UPDATED: BIC calls for clarity on Seatbelts for Kids funding

By: Jason Whittaker


By Nicole Holyer The Bus Industry Confederation (BIC) is calling on the Federal Government to release information about the status of

By Nicole Holyer

The Bus Industry Confederation (BIC) is calling on the Federal Government to release information about the status of funding available to school bus operators under the Seatbelts for Kids scheme.

The program was established by former Prime Minister John Howard in December 2007 to increase the number of school buses equipped with seatbelts used on rural and regional routes, particularly those used over routes which may be hazardous or involve high speeds.

The subsidy – to which Howard committed $40 million over four years – is available for eligible school buses to fit lap/sash seatbelts and perform any other associated engineering work, including wheelchair restraint systems.

Any bus operator servicing an existing contract with a state or territory government to provide school bus services on a recognised rural and regional school bus route is eligible to apply for the funding of up to $25,000 per bus.
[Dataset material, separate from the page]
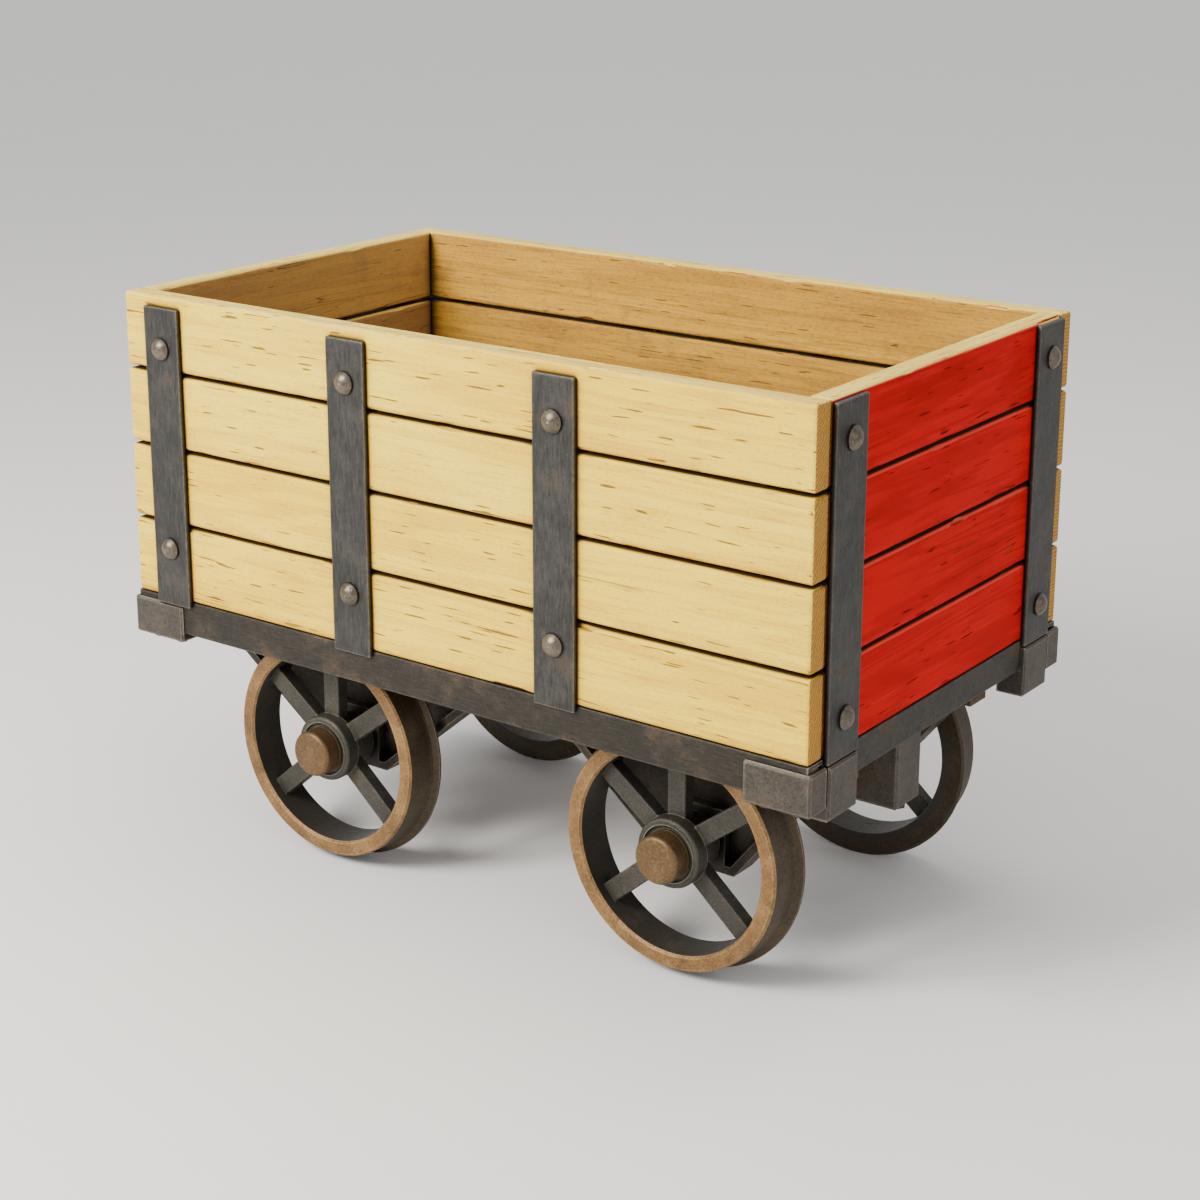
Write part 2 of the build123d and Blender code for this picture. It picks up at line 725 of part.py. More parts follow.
def wheel():
    """Cast wheel about the Y axis, its flange towards the middle of the cart."""
    middle = (wheel_back + wheel_front) / 2
    start = (hub_barrel_radius + bush_radius) / 2
    spoke = block((-spoke_width / 2, spoke_width / 2), (middle - spoke_depth / 2, middle + spoke_depth / 2),
                  (start, rim_inner_radius + rim_thickness / 4))
    spoke = fillet(spoke.edges().filter_by(Axis.Z), spoke_rounding)
    casting = wheel_rim() + wheel_hub()
    casting += [Rot(0, 90 - angle, 0) * spoke for angle in spoke_angles]
    bore = rod((0, 0, 0), OUT, bush_radius + press_clearance, 2 * wheel_front)
    counterbore = rod((0, bush_front, 0), OUT, cap_spigot_radius + press_clearance, wheel_front)
    return casting - bore - counterbore


def wheel_bush():
    """Bronze bush, pressed in the hub, that runs on the journal."""
    length = bush_front - hub_back
    bush = rod((0, hub_back, 0), OUT, bush_radius, length)
    return bush - rod((0, 0, 0), OUT, journal_radius + running_clearance, wheel_front)


def hub_cap():
    """Bronze cap whose spigot fits in the hub's counterbore."""
    crown_end = hub_front + cap_protrusion
    cap = rod((0, hub_front, 0), OUT, cap_radius, cap_protrusion)
    cap = fillet(cap.edges().filter_by(GeomType.CIRCLE).group_by(Axis.Y)[-1], cap_rounding)
    cap += rod((0, hub_front - cap_spigot_length, 0), OUT, cap_spigot_radius, cap_spigot_length)
    cavity_radius = cap_spigot_radius - cap_spigot_wall
    depth = cap_spigot_length + cap_protrusion - cap_wall
    return cap - rod((0, crown_end - cap_wall - depth, 0), OUT, cavity_radius, depth)


# ---------------------------------------------------------------- saving
def save(node, pieces):
    """Write one node, with each of its pieces a separate solid, at its height above the ground."""
    solids = [Pos(0, 0, deck_height) * solid for piece in pieces for solid in piece.solids()]
    export_step(Compound(solids), f"parts/{node}.step")


def save_body():
    save("side_boards_far", side_boards())
    save("side_boards_near", [near(board) for board in side_boards()])
    save("end_boards_front", end_boards())
    save("end_boards_rear", [rear(board) for board in end_boards()])
    save("floor_planks", floor_planks())
    save("floor_nails", both_sides(nails()))
    save("edge_dowels", both_sides(side_dowels()) + both_ends(end_dowels()))
    save("corner_dowels", four_corners(corner_dowels()))
    for number, station in enumerate(side_strap_stations, start=1):
        strap = side_strap(station)
        save(f"side_strap_far_{number}", [strap])
        save(f"side_strap_near_{number}", [near(strap)])
    save_corners("end_strap", end_strap())
    save("side_strap_screws", both_sides([dome_screw(point, IN) for point in side_bolt_points()]))
    save("end_strap_screws", both_ends([dome_screw(point, (-1, 0, 0)) for point in end_bolt_points()]))


def save_corners(name, piece):
    """Write a far front piece and its three mirrored copies as four nodes."""
    save(f"{name}_front_far", [piece])
    save(f"{name}_front_near", [near(piece)])
    save(f"{name}_rear_far", [rear(piece)])
    save(f"{name}_rear_near", [rear(near(piece))])


def save_frame():
    save("side_rail_far", [side_rail()])
    save("side_rail_near", [near(side_rail())])
    save("end_rail_front", [end_rail()])
    save("end_rail_rear", [rear(end_rail())])
    save_corners("corner_shoe", corner_shoe())
    save("shoe_bolts", four_corners(shoe_bolts()))
    save("sill_far", [sill()])
    save("sill_near", [near(sill())])
    save("cross_bearer_front", [end_bearer()])
    save("cross_bearer_middle", [middle_bearer()])
    save("cross_bearer_rear", [rear(end_bearer())])
    save("coupling_block_front", [coupling_block()])
    save("coupling_block_rear", [rear(coupling_block())])
    screws = both_sides(wall_screws(side_rail_screw_points()))
    screws += both_ends(wall_screws(end_rail_screw_points()) + block_bolts())
    save("frame_screws", screws + both_sides(bearer_screws()))


def save_running_gear():
    washers, nuts, pins, screws = [], [], [], []
    for end, axle in (("rear", rear_axle), ("front", front_axle)):
        save(f"axle_{end}", [axle_bar(axle)])
        save(f"axle_bracket_{end}_far", [axle_bracket(axle)])
        save(f"axle_bracket_{end}_near", [near(axle_bracket(axle))])
        screws += both_sides(bracket_screws(axle) + [set_screw(axle)])
        washers += both_sides(axle_washers(axle))
        nuts += both_sides([axle_nut(axle)])
        pins += both_sides([split_pin(axle)])
        for name, piece in (("wheel", wheel()), ("wheel_bush", wheel_bush()), ("hub_cap", hub_cap())):
            placed = Pos(axle, 0, -axle_drop) * piece
            save(f"{name}_{end}_far", [placed])
            save(f"{name}_{end}_near", [near(placed)])
    save("bracket_screws", screws)
    save("axle_washers", washers)
    save("axle_nuts", nuts)
    save("split_pins", pins)


os.makedirs("parts", exist_ok=True)
save_body()
save_frame()
save_running_gear()
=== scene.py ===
"""Looks of the mine cart: worn sawn boards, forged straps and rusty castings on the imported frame.

Everything is in metres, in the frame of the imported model: +X to the front end, +Y to the far
side, +Z up, and the ground at z = 0.
"""

import json
import math

import bmesh
import bpy
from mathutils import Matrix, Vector, noise

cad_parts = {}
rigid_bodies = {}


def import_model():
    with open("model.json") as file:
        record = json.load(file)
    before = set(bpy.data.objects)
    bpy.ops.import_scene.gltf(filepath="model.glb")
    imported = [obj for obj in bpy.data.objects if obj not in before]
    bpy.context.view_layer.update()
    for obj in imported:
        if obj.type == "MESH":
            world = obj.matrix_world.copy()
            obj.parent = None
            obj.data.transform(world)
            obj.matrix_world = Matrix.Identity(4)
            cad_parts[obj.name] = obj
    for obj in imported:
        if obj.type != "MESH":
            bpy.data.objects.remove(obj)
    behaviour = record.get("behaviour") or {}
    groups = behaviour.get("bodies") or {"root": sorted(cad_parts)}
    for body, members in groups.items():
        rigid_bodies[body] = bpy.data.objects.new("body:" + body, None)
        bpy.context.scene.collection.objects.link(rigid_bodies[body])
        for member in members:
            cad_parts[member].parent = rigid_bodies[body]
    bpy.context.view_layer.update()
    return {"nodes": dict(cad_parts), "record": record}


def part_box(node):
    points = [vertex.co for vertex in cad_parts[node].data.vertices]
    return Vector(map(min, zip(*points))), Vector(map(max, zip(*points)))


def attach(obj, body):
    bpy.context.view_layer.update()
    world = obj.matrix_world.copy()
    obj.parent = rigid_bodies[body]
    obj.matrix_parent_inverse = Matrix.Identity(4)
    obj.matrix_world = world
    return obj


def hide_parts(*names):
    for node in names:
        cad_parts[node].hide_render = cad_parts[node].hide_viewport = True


for leftover in list(bpy.data.objects):
    bpy.data.objects.remove(leftover)

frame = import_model()

CART = "cart_body"
AXES = {"x": 0, "y": 1, "z": 2}

# ---------------------------------------------------------------- places read from the frame
side_low, side_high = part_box("side_boards_far")
end_low, end_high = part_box("end_boards_front")
deck = side_low.z
wall_top = side_high.z
board_count = 4
board_pitch = (wall_top - deck) / board_count
inner_half_width = side_low.y
half_width = side_high.y
inner_half_length = end_low.x
half_length = end_high.x

joint_list = frame["record"]["behaviour"]["joints"]
joints = {joint["child"]: Vector(joint["pos_m"]) for joint in joint_list}
axle_points = {"front": joints["wheel_set_front_near"], "rear": joints["wheel_set_rear_near"]}
hub_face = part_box("wheel_front_far")[1].y
board_gap = 0.006       # open joint between two wall boards
hub_proud = 0.002       # how far a hub stands out past the face of its rim
rim_inner = 0.190       # inner radius of a rim


# ---------------------------------------------------------------- camera
camera_azimuth = math.radians(36.41)        # from -Y towards +X
camera_elevation = math.radians(15.72)
camera_distance = 4.461
camera_aim = Vector((0, 0, deck + 0.25))
camera_lens = 70
camera_shift = (0.010, -0.100)


def set_camera():
    """Camera off the near front corner, a little above the rim of the box."""
    data = bpy.data.cameras.new("viewpoint")
    camera = bpy.data.objects.new("viewpoint", data)
    bpy.context.scene.collection.objects.link(camera)
    bpy.context.scene.camera = camera
    level = math.cos(camera_elevation) * camera_distance
    rise = math.sin(camera_elevation) * camera_distance
    away = Vector((math.sin(camera_azimuth) * level, -math.cos(camera_azimuth) * level, rise))
    camera.location = camera_aim + away
    camera.rotation_euler = (-away).to_track_quat("-Z", "Y").to_euler()
    data.lens = camera_lens
    data.shift_x, data.shift_y = camera_shift


# ---------------------------------------------------------------- shader maths
edge_samples = 6
shelter_samples = 8
noise_lacunarity = 2.17     # kept off a whole number, so that the layers of noise never line up


class Signal:
    """A socket of a finish's node tree that can be used in sums and products."""

    def __init__(self, finish, socket):
        self.finish = finish
        self.socket = socket

    def maths(self, operation, *others):
        values = dict(enumerate((self,) + others))
        return self.finish.signal("Math", {"operation": operation}, values)

    def __add__(self, other):
        return self.maths("ADD", other)

    def __sub__(self, other):
        return self.maths("SUBTRACT", other)

    def __rsub__(self, other):
        return self.finish.signal("Math", {"operation": "SUBTRACT"}, {0: other, 1: self})

    def __mul__(self, other):
        return self.maths("MULTIPLY", other)

    def __gt__(self, other):
        return self.maths("GREATER_THAN", other)

    __radd__ = __add__
    __rmul__ = __mul__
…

At the outset of the scheme Former Minister for Local Government, Territories and Roads, Jim Lloyd, estimated the subsidy would see seatbelts installed in at least 375 school buses in non-metropolitan areas each year, covering up to 7.5 million school student bus trips a year.

Since the program’s commencement in December 2007, funding has been provided to 58 operators at a total cost of $1,850,817.

Round 4 of the Seatbelts for Kids funding program application process closed on July 14, 2009.

BIC Executive Director Michael Apps says the millions of dollars of unaccounted Seatbelts for Kids funding could be used on public education programs or extended to include urban based or dedicated school buses.

"We’d like to see the funding being retained in some form in the bus sector," Apps says. "It’s very rare that the industry gets any money from the Federal Government."

Apps says any money leftover at the end of the program could be spent on programs aimed at educating students, parents and teachers about the dangers of alighting from a bus.

He says it could be used to extend the existing rural and regional campaign to allow dedicated urban school buses to be eligible.

Alternatively, he suggests it could be expanded to promote public transport and school bus transport as a sustainable transport option.

"There’s a big pool of money there that should be used in some way," Apps says.

"If it’s not going to be taken up by operators who have to apply to put seatbelts into buses, they should be able to suggest a few things."


FUNDING APPLICATIONS AND ALLOCATIONS TO DATE
Round one: 26 operators applied, 26 operators were approved for funding worth $1,027,796, a total of 21 operators entered into funding agreements worth $809,749.

Round two: 18 operators applied, 18 operators were approved for funding worth $603,200, a total of 18 operators entered into funding agreements worth $431,032.

Round three: 27 operators applied, 24 operators were approved for funding worth $745,986, a total of 19 operators entered into funding agreements worth $610,036.